REP. JAY KAUFMAN has been a reliable member of the House Democratic caucus’s progressive wing for more than 20 years.
In the 1990s, he was part of a small band of liberal lawmakers who clashed regularly with then-Speaker Tom Finneran — and found themselves relegated to legislative Siberia as a result.
But Kaufman found his way back in from the cold, working his way into the good graces of Finneran’s successor, Sal DiMasi, who tapped him to co-chair the Joint Committee on Revenue, a post that he has continued to hold for the last seven years under Speaker Robert DeLeo.
Unlike many state lawmakers, Kaufman doesn’t have an aversion to talk of new taxes. He scoffs at the “Taxachusetts” moniker as outdated and has no qualms about opposing popular measures like the annual sales tax holiday, which he worries drains valuable revenue from state coffers.
Despite what may seem like the ideal perch for advancing his views, at the helm of the Revenue Committee, Kaufman has not been able to mount much of a drive for new taxes under the fiscally moderate DeLeo, who tends to tamp down any talk of new levies on taxpayers.
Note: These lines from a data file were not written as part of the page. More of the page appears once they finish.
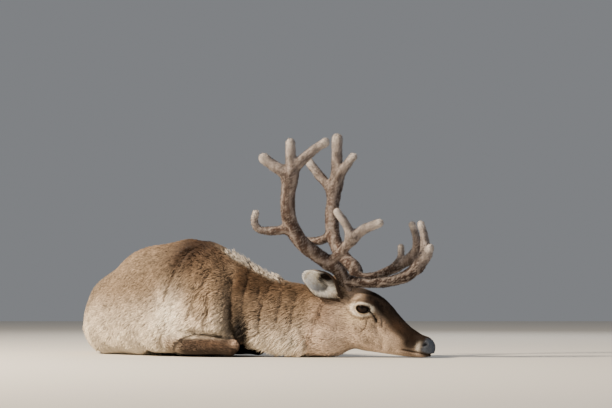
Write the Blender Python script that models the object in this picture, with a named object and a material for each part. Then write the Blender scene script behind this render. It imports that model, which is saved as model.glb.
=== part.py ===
"""A reindeer bull in velvet, lying on its breast with its chin on the ground.

The trunk and neck are one soft form along a curved line seen from above, the head has its own
straight frame, and the antlers are round branches along smooth curves. Each soft form is a
distance field, negative inside, and is turned into a closed surface and thinned. Thin cuts part
it where a person would name its parts. Metres, +Z up, the ground at z = 0.
"""

import bmesh
import bpy
import numpy as np
from mathutils import Matrix, Vector

# Driving sizes
GAP = 0.0003
ROOM = 0.0009
BODY_STEP = 0.0050
ANTLER_STEP = 0.0055
FORK_ROOM = 0.009
BODY_FACES = 3800
ANTLER_FACES = 1080
LEG_FACES = 200
# The middle of the whole animal's bounding box, which becomes the origin
PLACE = np.array([-0.2027, 0.3440, 0.0])

# The line of the back seen from above: its heading, in degrees right of +X, at places along it
WITHERS = np.array([-0.398, 0.120])
TURN_AT = [-1.00, -0.60, -0.30, 0.00, 0.20, 0.35, 0.80]
TURN = [88.0, 82.0, 68.0, 44.0, 26.0, 17.0, 17.0]
LINE_STEP = 0.005
LINE_AT = np.arange(-1.00, 0.80, LINE_STEP)

# Sections of trunk and neck at places along that line
SECTION_AT = [-0.86, -0.80, -0.72, -0.60, -0.45, -0.30, -0.15,
              0.00, 0.10, 0.20, 0.30, 0.41, 0.50, 0.59]
SECTION_TOP = [0.170, 0.224, 0.286, 0.350, 0.394, 0.408, 0.418,
               0.430, 0.410, 0.354, 0.302, 0.270, 0.255, 0.238]
SECTION_BOTTOM = [0.060, 0.020, 0.000, -0.020, -0.030, -0.030, -0.030,
                  -0.015, 0.005, 0.030, 0.018, -0.005, -0.005, 0.005]
SECTION_HALF = [0.062, 0.118, 0.160, 0.195, 0.208, 0.210, 0.198,
                0.168, 0.150, 0.130, 0.108, 0.092, 0.080, 0.060]
SECTION_TAPER = [0.34, 0.38, 0.42, 0.42, 0.36, 0.30, 0.30,
                 0.34, 0.32, 0.24, 0.20, 0.20, 0.24, 0.20]
SECTION_POWER = 2.1

# The head's own frame: forward along the face line, right, and up from it
POLL = np.array([0.114, -0.080])
HEAD_TURN = np.radians(20.0)
FACE_SLOPE = np.radians(20.0)
HEAD_FORWARD = 0.02
HEAD_UP = 0.16
EYE = np.array([0.087, 0.0655, 0.049])
EYE_RADIUS = 0.0235
LID_RADII = (0.0310, 0.0275, 0.0280)
SLIT_HALF = 0.0200
SLIT_RISE = 0.0135


def line_of_back():
    """Places and headings along the line of the back, as running sums of short steps."""
    heading = np.radians(np.interp(LINE_AT, TURN_AT, TURN))
    window = np.ones(21) / 21
    heading = np.convolve(np.pad(heading, 10, mode="edge"), window, mode="valid")
    ahead = np.stack([np.cos(heading), -np.sin(heading)], 1)
    places = np.cumsum(ahead * LINE_STEP, axis=0)
    return places + WITHERS - places[np.argmin(abs(LINE_AT))], ahead


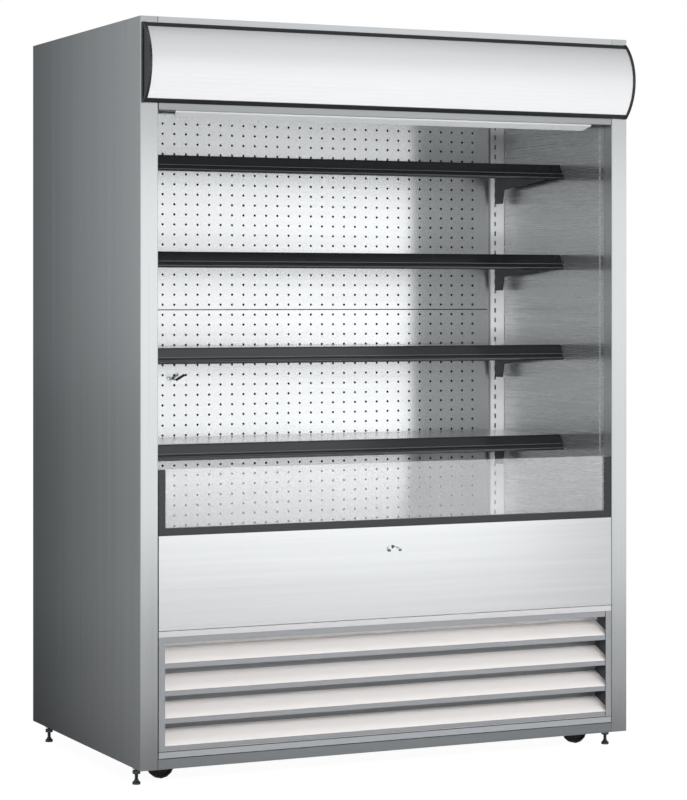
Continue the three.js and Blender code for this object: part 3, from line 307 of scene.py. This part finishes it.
# Satin enamelled steel grille: the coat is even, paler on the broad slopes that the light falls
# on and greyer on the faces square to the front
def satinLouvre(name):
    material, tree, where = startMaterial(name)
    place = addNode(tree, "ShaderNodeSeparateXYZ", {"Vector": where})
    shape = addNode(tree, "ShaderNodeNewGeometry")
    facing = addNode(tree, "ShaderNodeSeparateXYZ", {"Vector": shape.outputs["True Normal"]})
    lines = stretchedNoise(tree, where, louvre["lines"], Detail=3.0)

    # the topmost louvre's upright back counts as slope
    upward = remap(tree, facing.outputs["Z"], louvre["upward"])
    isBack = compute(tree, "GREATER_THAN", place.outputs["Y"], louvre["slopeBack"])
    isHigh = compute(tree, "GREATER_THAN", place.outputs["Z"], louvre["topLouvre"])
    isTopBack = compute(tree, "MULTIPLY", isBack, isHigh)
    isSlope = compute(tree, "MAXIMUM", upward, isTopBack)

    # the seam is a band around one height, the rolled foot lies under it
    seamLow, seamHigh = louvre["seam"]
    isCrown = compute(tree, "GREATER_THAN", place.outputs["Z"], louvre["crownFoot"])
    isFoot = compute(tree, "LESS_THAN", place.outputs["Z"], seamLow)
    isSeam = compute(tree, "COMPARE", place.outputs["Z"], (seamLow + seamHigh) / 2,
                     (seamHigh - seamLow) / 2)

    # the cheeks' inner faces look towards the middle
    outward = compute(tree, "MULTIPLY", facing.outputs["X"], place.outputs["X"])
    isCheek = compute(tree, "LESS_THAN", outward, louvre["cheek"])
    isShade = compute(tree, "MAXIMUM", isSeam, isCheek)

    footed = mixColours(tree, isFoot, louvre["front"], louvre["foot"])
    crowned = mixColours(tree, isCrown, footed, louvre["crown"])
    shaded = mixColours(tree, isShade, crowned, louvre["shade"])
    tint = mixColours(tree, isSlope, shaded, louvre["slope"])
    return finishMaterial(material, {
        "Metallic": 0.0,
        "Base Color": toned(tree, tint, remap(tree, lines, toRange=louvre["tone"])),
        "Roughness": waver(tree, lines, *louvre["roughness"])})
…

But for the Lexington liberal and fellow House members who veer left on fiscal policy, their revenue ship may have come in. If the Legislature won’t make a big move to raise taxes, maybe the voters will.
That’s the hope of Raise Up Massachusetts, the coalition of unions and other activists pushing for a constitutional amendment that would raise the state income tax on those earning more than $1 million per year. The so-called “millionaire’s tax” is aimed at bringing more money into state coffers to fund services, while also blunting, at least a little, rising income inequality that has seen high earners in the US race ahead as real income has stagnated for most everyone else.
Kaufman has emerged as a point man in the Legislature for the Raise Up Massachusetts ballot question campaign.
“We’ve gotten kind of used to thinking of us and them,” says Kaufman. “There are plenty of good reasons to think that it is as much in the interest of the wealthiest among us not to have this wealth and income divide.”
In 2014, Kaufman co-chaired with Sen. Michael Rodrigues, his revenue committee cochairman, a Tax Fairness Commission that explored ideas for bringing greater equity to the tax code. Its lead recommendation was a constitutional amendment to have upper earners pay higher income tax rates.
The measure now being pushed would tack 4 percentage points onto the 5.15 percent income tax rate for those in the million-dollar-plus bracket. Supporters estimate it would affect about 14,000 taxpayers and generate an additional $1.3 to $1.4 billion a year in tax revenue.
Associated Industries of Massachusetts, a major voice of business in the state, says the proposed constitutional amendment would be a major blow to businesses such as subchapter S corporations that are taxed at the individual rate. AIM also says the measure shouldn’t have been allowed on the ballot because it usurps the Legislature’s power by effectively appropriating money for education and transportation.
An initiative petition to change the state constitution faces a longer road to the ballot than one designed simply to enact or change a state law. In addition to gathering signatures from about 65,000 voters, advocates must win the support of 50 of the 200 representatives and senators in two separate sessions of the Legislature in order to get the measure onto the ballot. That means the earliest it could go before voters is 2018.
Though it’s unclear how much support the measure will receive from House leaders, liberal supporters of the initiative say they are merely allowing voters to be heard on the issue by advancing the measure to the ballot.
Kaufman sees a “growing will’ in the House to let voters decide, so he is glad-handing as many of his 160 House colleagues as he can. “We are not going to tell the public how to do this,” he says. “The public is going to tell us how we are going to do this.”
Kaufman “really understands the benefit of having fair revenue, meaning fair and adequate revenue,” says Harris Gruman, executive director of the SEIU Massachusetts State Council and co-chairman of Raise Up Massachusetts. The coalition of community, religious, business, and labor union leaders spearheaded the successful 2014 initiative petition drive for earned sick time, which passed by an overwhelming margin.
“What the public has been telling the advocacy community and the Raise Up folks is that people understand the need for money, especially for education and transportation,” Kaufman says. “There is no implicit opposition to being wealthy. It is just a requirement that if you are that wealthy, you pay your fair share.”
Kaufman and his allies are hoping that heightened awareness of the growth in income inequality — and the fact that the measure only raises taxes on the millionaires’ club — will mean a different outcome than past efforts to enact a graduated state income tax.
Though the federal tax code imposes higher tax rates on higher earners, Massachusetts voters have resisted calls to get rid of its flat tax rate five times, the last in 1994, the year Kaufman was first elected to the Legislature.